Rutherford B. Hayes held at the White House the marriage of his niece Emily Platt, age 28, to General Russell Hastings, a widower, aged 42, who had served under Hayes in the Civil War. She was the child of his late sister Fanny and had lived in the Hayes household most of her life, and the president considered her as a daughter. Hastings, an intimate of the president’s, was also much like a family member. The marriage took place June 19, 1878, in the East Room beneath a giant bell made up by the gardener from 15,000 rosebuds.

Theodore Roosevelt’s daughter Alice Lee married Nicholas Longworth of Cincinnati on February 17, 1906, in the White House. She was 22. The wedding was almost a national event, with crowds of thousands packed outside in the streets and Lafayette Park. The couple honeymooned in Europe, greeted as royalty. Longworth became Speaker of the House. Alice lived well beyond his time into old age, one of the great characters of Washington.
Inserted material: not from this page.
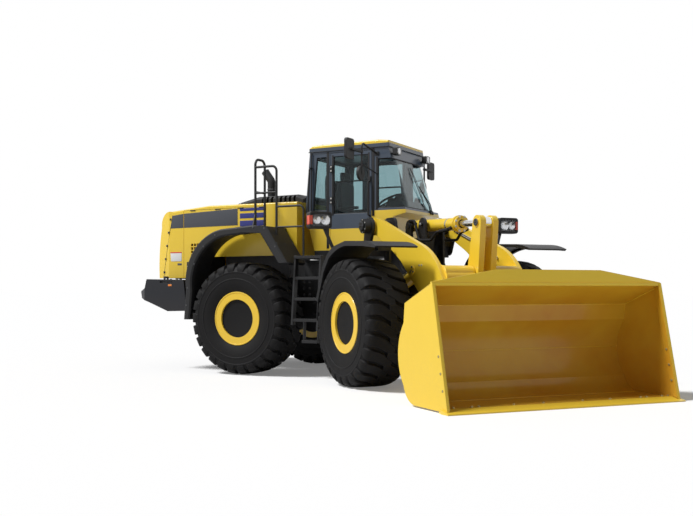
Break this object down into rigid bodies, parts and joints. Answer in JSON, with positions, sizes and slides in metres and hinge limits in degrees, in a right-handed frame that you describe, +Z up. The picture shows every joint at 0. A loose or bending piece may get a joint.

Woodrow Wilson had two daughters marry in the White House—Jessie to Francis B. Sayre on November 25, 1913, and Eleanor (“Nell”) on May 7, 1914, to William G. McAdoo, secretary of the treasury in Wilson’s cabinet and a widower, much older. Eventually they divorced. The president himself, after his wife’s death in 1914, married the widowed Edith Bolling Galt, but the wedding took place at Mrs. Galt’s house, not at the White House.

Franklin D. Roosevelt’s top aide Harry Hopkins married upstairs at the White House, July 30, 1942, to Louise Macy, former Paris editor of Harper’s Bazaar. Hopkins, a widower, and Macy, who was divorced, moved to a house in Georgetown.

Lyndon B. Johnson’s eldest daughter Lynda Bird was married to Charles S. Robb at the White House on December 9, 1967, in the East Room. Robb was to become governor of Virginia and United States senator from Virginia.

Richard M. Nixon’s daughter Patricia (“Tricia”) married Edward F. Cox in a well-attended ceremony in the Rose Garden outside the Oval Office on June 12, 1971. Decorations were elaborate, recalling White House weddings of the nineteenth century.